# Flash Drive size decreased



## j3c (May 1, 2010)

I have a 16gb Sandisk USB drive.  I reformatted it so I could install Windows XP on my netbook.

However, now my USB drive says I only have a max of 2 gigs of space.


----------



## CrayonMuncher (May 1, 2010)

how did you format it what did you use (did you use fat or fat 32 for example)


----------



## j3c (May 1, 2010)

innercx said:


> how did you format it what did you use (did you use fat or fat 32 for example)



I think fat 16.  I used the wintoflash program.  I believe fat16 has a limit of only 2 gigs, so I need to figure out a way to fix it.  I tried formatting to FAT and FAT32, but it still stays at 2 gigs.


----------



## seanspotatobiz (May 1, 2010)

j3c said:


> I think fat 16.  I used the wintoflash program.  I believe fat16 has a limit of only 2 gigs, so I need to figure out a way to fix it.  I tried formatting to FAT and FAT32, but it still stays at 2 gigs.



Try deleting the partition before formatting using Windows Disk Management (part of Computer Management in the Control Panel). I don't think you need any other tools for this. Windows is capable.


----------



## CrayonMuncher (May 1, 2010)

fat 16 has a max size limit of 2 GB 
you need to reformat to at least fat 32 as fat32 is much larger than this

wintoflash is for installing the os via usb is that right?
it may be best to format the drive in os first, as i believe this program is still in beta and this could be causing the problem

try right clicking on the drive in windows explorer ad pressing format then choosing the correct option and ensuring you have set the correct capacity which is the top option
you have you dont need to use any 3rd party program,
what os are you using btw?


----------



## j3c (May 1, 2010)

innercx said:


> fat 16 has a max size limit of 2 GB
> you need to reformat to at least fat 32 as fat32 is much larger than this
> 
> wintoflash is for installing the os via usb is that right?
> ...


Im using Windows 7.  The drive is formatted back to FAT32, but with it having been formatted to Fat16 previously it is showing only 2 gigs.

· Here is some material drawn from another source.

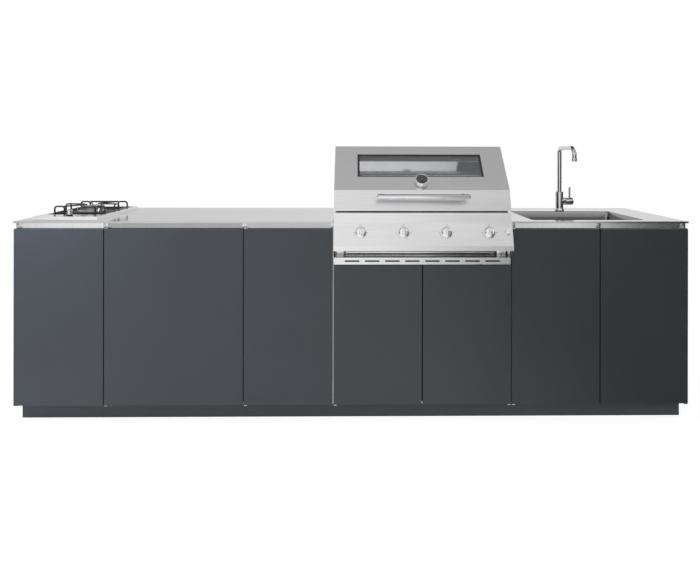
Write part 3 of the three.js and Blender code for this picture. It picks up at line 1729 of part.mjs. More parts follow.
function gaugeSolid() {
  const cup = turned([
    [0, -gaugeProbe],
    [gaugeStemRadius, -gaugeProbe],
    [gaugeStemRadius, seatGap],
    [gaugeFootRadius, seatGap],
    [gaugeFootRadius, gaugeFootHeight],
    [gaugeRadius, gaugeFootHeight + gaugeRimStep],
    [gaugeRadius, gaugeHeight - gaugeRimStep],
    [gaugeRadius - gaugeRimStep, gaugeHeight],
    [gaugeDialRadius, gaugeHeight],
    [gaugeDialRadius, gaugeHeight - gaugeDialDepth],
    [0, gaugeHeight - gaugeDialDepth],
  ]);
  const nutTop = -hoodSheet - seatGap;
  return joined(cup, rod(gaugeNutRadius, [0, 0, nutTop - gaugeNutHeight], [0, 0, nutTop]));
}

const gauge = piece("thermometer", gaugeSolid(), "chrome");
gauge.position.set(0, 0, gaugeShare * hoodSlope);
gauge.rotation.x = Math.PI / 2;
slopeGroup.add(gauge);

// Hood handle: a bar on two posts screwed to the lower face of the hood.
const handleLength = 411;
const handleRadius = 10;
const handleY = -50;
const handleZ = 115;
const handlePostInset = 22;
const handlePostRadius = 7;

function handleSolid() {
  const half = handleLength / 2;
  const frontRise = hoodCreaseZ - hoodLowZ;
  const surfaceY = hoodFrontY + ((hoodCreaseY - hoodFrontY) * (handleZ - hoodLowZ)) / frontRise;
  const bar = rod(handleRadius, [-half, handleY, handleZ], [half, handleY, handleZ], roundSides / 2);
  const tilt = (handlePostRadius * (hoodCreaseY - hoodFrontY)) / frontRise;
  const postEnd = surfaceY - tilt - seatGap;
  const posts = [-1, 1].map((side) => {
    const x = side * (half - handlePostInset);
    return rod(handlePostRadius, [x, handleY, handleZ], [x, postEnd, handleZ], roundSides / 2);
  });
  return joined(bar, posts);
}

grillGroup.add(piece("hood_handle", handleSolid(), "chrome"));

// Warming rack: close wires across two rails, on four legs that stand on the firebox tabs.
const rackWire = 2;
const rackRail = 3;
const rackHalf = 362;
const rackFrontY = 145;
const rackBackY = 275;
const rackZ = 196;
const rackPitch = 19;
const rackBend = 10;

function warmingRack() {
  const legX = fireboxHalf - rackTab / 2 - rackWire;
  const legZ = rackZ - rackWire;
  const footZ = rackTabZ + seatGap;
  const ys = [rackFrontY - rackRail, rackBackY + rackRail];
  const spaces = Math.round((2 * rackHalf) / rackPitch);
  const pitch = (2 * rackHalf) / spaces;
  const gaps = Array.from({ length: spaces - 1 }, (_, i) => {
    const left = (i - (spaces - 1) / 2) * pitch;
    const xs = [left + rackWire, left + pitch - rackWire];
    return slab(xs, drawnIn(ys, 2 * rackRail), about(rackZ, overrun));
  });
  const wires = cutBy(slab(about(0, rackHalf), ys, [rackZ - 2 * rackWire, rackZ]), gaps);
  const legs = [-1, 1].flatMap((side) =>
    [
      [rackFrontY, rackTabY - rackTabPitch],
      [rackBackY, rackTabY],
    ].map(([y, footY]) =>
      bentRod(
        rackRail,
        [
          [side * (rackHalf - rackRail), y, legZ],
          [side * legX, y, legZ],
          [side * legX, footY, rackTabZ + rackTab],
          [side * legX, footY, footZ],
        ],
        rackBend,
        wireSides / 2,
      ),
    ),
  );
  return joined(wires, legs);
}

grillGroup.add(piece("warming_rack", warmingRack(), "benchSteel"));

// The origin goes to the floor under the middle of the whole island's depth, between the hood
// handle or knobs in front and the bench's back edge.
const knobReach = (knobGripHeight + knobLift + bezelHeight) * Math.cos(panelLean);
const knobFrontY = panelFrontY + panelKnobRise * Math.sin(panelLean) - knobReach
  - gripHalfLength * Math.sin(panelLean);
const frontY = Math.min(knobFrontY, handleY - handleRadius, panelFrontY);
island.position.y = -(frontY + benchDepth) / 2;

const outdoorKitchen = new THREE.Group();
outdoorKitchen.add(island);

export default outdoorKitchen;
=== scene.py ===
import math

import bmesh
import bpy
from mathutils import Matrix, Vector


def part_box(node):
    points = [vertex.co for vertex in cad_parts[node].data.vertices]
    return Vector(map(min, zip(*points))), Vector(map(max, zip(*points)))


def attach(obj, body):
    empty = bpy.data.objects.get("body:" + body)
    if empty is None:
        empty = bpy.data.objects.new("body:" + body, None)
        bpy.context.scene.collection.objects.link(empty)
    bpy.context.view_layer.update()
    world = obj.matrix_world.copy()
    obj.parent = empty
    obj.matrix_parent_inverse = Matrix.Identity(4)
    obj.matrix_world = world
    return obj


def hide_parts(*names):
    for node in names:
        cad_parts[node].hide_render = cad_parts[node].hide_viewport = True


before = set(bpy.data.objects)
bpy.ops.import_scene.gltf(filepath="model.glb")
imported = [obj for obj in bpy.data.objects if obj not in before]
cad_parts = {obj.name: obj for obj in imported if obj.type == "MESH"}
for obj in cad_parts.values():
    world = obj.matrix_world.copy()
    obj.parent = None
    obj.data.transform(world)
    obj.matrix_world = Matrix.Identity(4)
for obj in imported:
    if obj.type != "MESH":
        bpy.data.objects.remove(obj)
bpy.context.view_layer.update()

# The view. A lens at standing height, square to the doors but for a slight turn to the right
# and a trace of roll, shifted down so that the uprights stay parallel.

eye = (0.006, -2.824, 1.218)
eye_roll, eye_turn = math.radians(-0.10), math.radians(-0.69)
lens_mm, film_mm = 29.33, 36
shift_right, shift_up = -0.0166, -0.1980

camera_data = bpy.data.cameras.new("view")
camera_data.lens, camera_data.sensor_width = lens_mm, film_mm
camera_data.shift_x, camera_data.shift_y = shift_right, shift_up
camera = bpy.data.objects.new("view", camera_data)
camera.location = eye
camera.rotation_euler = (math.pi / 2, eye_roll, eye_turn)
bpy.context.scene.collection.objects.link(camera)
bpy.context.scene.camera = camera

# Base rails: two zinc-plated box bars that carry the cabinets, each on a row of levelling feet
# screwed up into it. Their pads are moulded black nylon with a ribbed rim.

mm = 0.001
island_front = -0.274276
foot_places = (-1.440, -1.110, -0.490, -0.090, 0.710, 1.440)
foot_rows = {"foot_rail_front": island_front + 0.120, "foot_rail_rear": island_front + 0.505}
foot_radius, foot_height, foot_ribs = 23.2, 4.8, 18
nut_half, nut_height, nut_lift = 9.5, 5, 0.046


def node(tree, kind, sockets=None, **settings):
    made = tree.nodes.new("ShaderNode" + kind)
    for key, value in settings.items():
        setattr(made, key, value)
    for key, value in (sockets or {}).items():
        if isinstance(value, bpy.types.NodeSocket):
            tree.links.new(value, made.inputs[key])
        else:
            made.inputs[key].default_value = value
    return made


def coated(name, metallic=0.0, **sockets):
    material = bpy.data.materials.new(name)
    material.use_nodes = True
    tree = material.node_tree
    shader = tree.nodes["Principled BSDF"]
    shader.inputs["Metallic"].default_value = metallic
    for key, value in sockets.items():
        shader.inputs[key.replace("_", " ").title().replace("Ior", "IOR")].default_value = value
    return material, tree, shader, node(tree, "TexCoord").outputs["Object"]


def noise(tree, place, scale, detail=4.0, stretch=None):
    if stretch:
        place = node(tree, "Mapping", {"Vector": place, "Scale": stretch}).outputs["Vector"]
    sockets = {"Vector": place, "Scale": scale, "Detail": detail, "Roughness": 0.6}
    return node(tree, "TexNoise", sockets).outputs["Fac"]


def between(tree, factor, low, high):
    ramp = node(tree, "ValToRGB", {"Fac": factor})
    ramp.color_ramp.elements[0].position, ramp.color_ramp.elements[1].position = 0.33, 0.67
    ramp.color_ramp.elements[0].color, ramp.color_ramp.elements[1].color = low, high
    return ramp.outputs["Color"]


def spread(tree, factor, low, high):
    sockets = {"Value": factor, "From Min": 0.3, "From Max": 0.7, "To Min": low, "To Max": high}
    return node(tree, "MapRange", sockets).outputs["Result"]


def grey(level, blue=0.005):
    return (level, level, level + blue, 1)


def shade(colour, share):
    return tuple(min(1.0, channel * share) for channel in colour[:3]) + (1,)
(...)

I went to disk manager and I see 2 gigs in addition to an unallocated 12 gigs.  Couldn't find a way to combine it though.


----------



## j3c (May 1, 2010)

I deleted the partition by going through the XP installation, and I went back the disk manager and I was able to reformat it.  Yay!


----------



## voyagerfan99 (May 2, 2010)

j3c said:


> I deleted the partition by going through the XP installation, and I went back the disk manager and I was able to reformat it.  Yay!



You could have just deleted the partition in disk management while in windows.


----------